Exercise goal ▸
Exactly reproduce each entry, leaving out nothing.

+-------+

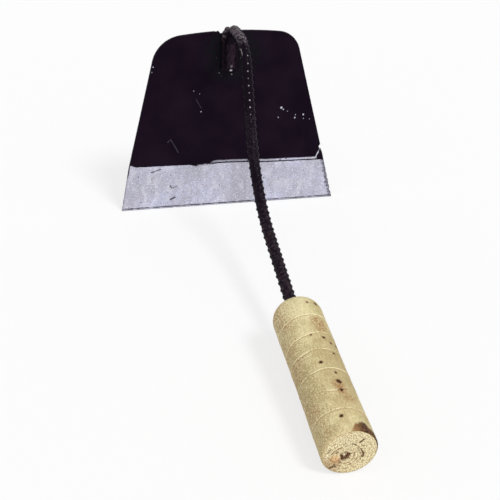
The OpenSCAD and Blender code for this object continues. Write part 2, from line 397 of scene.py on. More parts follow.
blade_finish, place = start_finish("blade_paint_and_steel")
x, v, flat = flat_place(place, plate_foot, across, up_plate)
depth = place.along(tuple(into_plate)) - plate_foot.dot(into_plate) / MM
ragged = flat.shaken(0.8, 0.9)
on_front = depth.rise(2.2, 2.0)
left_in = (x + blade_w / 2 / MM) * cos(left_band_lean) - v * sin(left_band_lean)
right_in = (blade_w / 2 / MM - x) * cos(right_lean) - v * sin(right_lean)
fine = flat.mottle(0.7)
medium = flat.mottle(3.5, 3)
broad = flat.mottle(26)
speckle = flat.mottle(1.1, 4)

# The paint's border follows the crease. It is a little lower to the right of a step and lowest
# at the step itself, and it is higher near the middle and at the left end
past_step = x.rise(-35, -28)
border = band_h / MM - x * tan(band_tilt) + x.rise(-34, -8) * x.rise(36, 2) * 1.2 + x.rise(-79, -86) * 2
border = border - 0.3 - past_step * 0.9 - past_step * x.rise(-11, -18) * 0.8
above = v - border + (medium - 0.5) * 1.1 + (fine - 0.5) * 0.5
chipped_border = x.rise(-29, -26) * x.rise(-14, -17) * fine.rise(0.42, 0.5) * above.rise(1.4, 1)
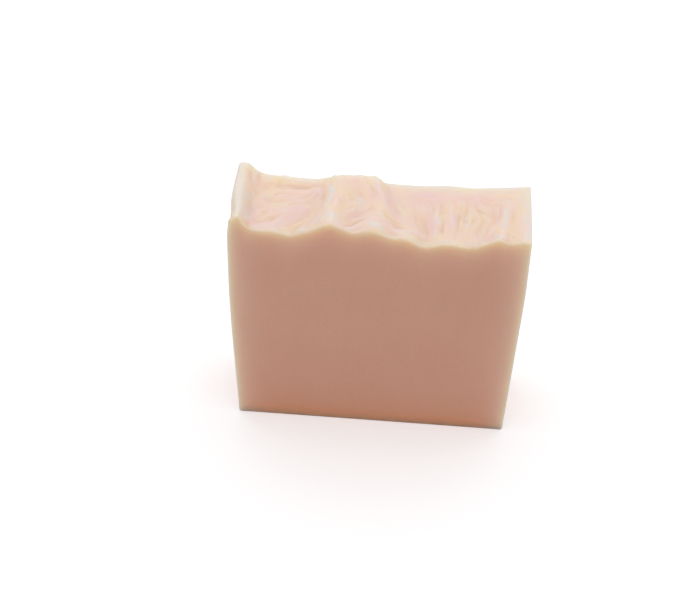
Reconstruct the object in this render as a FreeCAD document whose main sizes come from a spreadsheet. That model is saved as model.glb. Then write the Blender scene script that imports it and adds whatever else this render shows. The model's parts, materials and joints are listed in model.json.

+-------+

Result of the task ▸
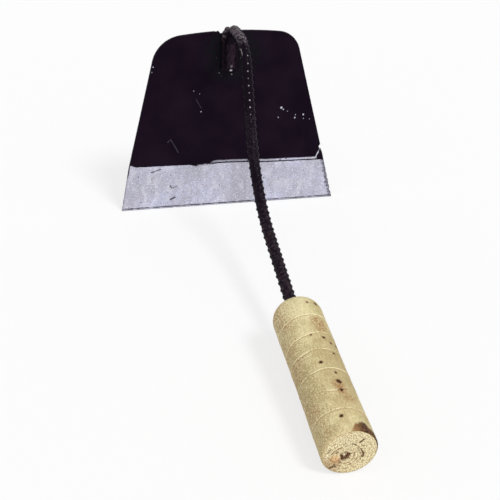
The OpenSCAD and Blender code for this object continues. Write part 2, from line 397 of scene.py on. More parts follow.
blade_finish, place = start_finish("blade_paint_and_steel")
x, v, flat = flat_place(place, plate_foot, across, up_plate)
depth = place.along(tuple(into_plate)) - plate_foot.dot(into_plate) / MM
ragged = flat.shaken(0.8, 0.9)
on_front = depth.rise(2.2, 2.0)
left_in = (x + blade_w / 2 / MM) * cos(left_band_lean) - v * sin(left_band_lean)
right_in = (blade_w / 2 / MM - x) * cos(right_lean) - v * sin(right_lean)
fine = flat.mottle(0.7)
medium = flat.mottle(3.5, 3)
broad = flat.mottle(26)
speckle = flat.mottle(1.1, 4)

# The paint's border follows the crease. It is a little lower to the right of a step and lowest
# at the step itself, and it is higher near the middle and at the left end
past_step = x.rise(-35, -28)
border = band_h / MM - x * tan(band_tilt) + x.rise(-34, -8) * x.rise(36, 2) * 1.2 + x.rise(-79, -86) * 2
border = border - 0.3 - past_step * 0.9 - past_step * x.rise(-11, -18) * 0.8
above = v - border + (medium - 0.5) * 1.1 + (fine - 0.5) * 0.5
chipped_border = x.rise(-29, -26) * x.rise(-14, -17) * fine.rise(0.42, 0.5) * above.rise(1.4, 1)
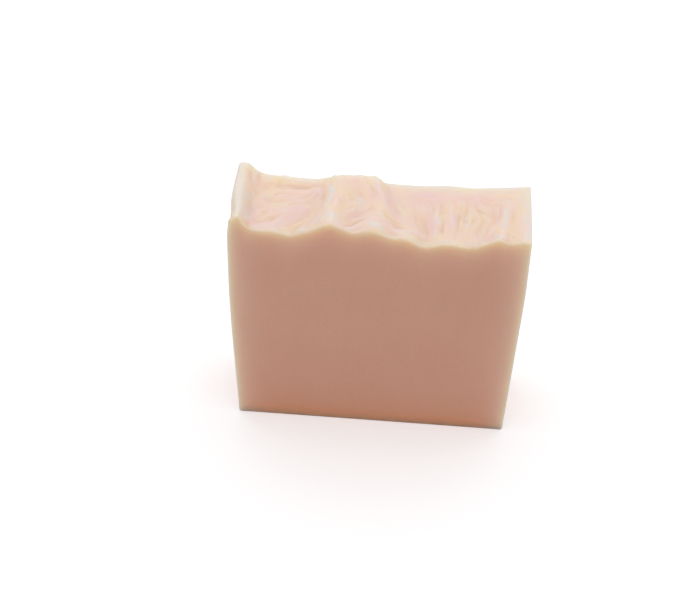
Reconstruct the object in this render as a FreeCAD document whose main sizes come from a spreadsheet. That model is saved as model.glb. Then write the Blender scene script that imports it and adds whatever else this render shows. The model's parts, materials and joints are listed in model.json.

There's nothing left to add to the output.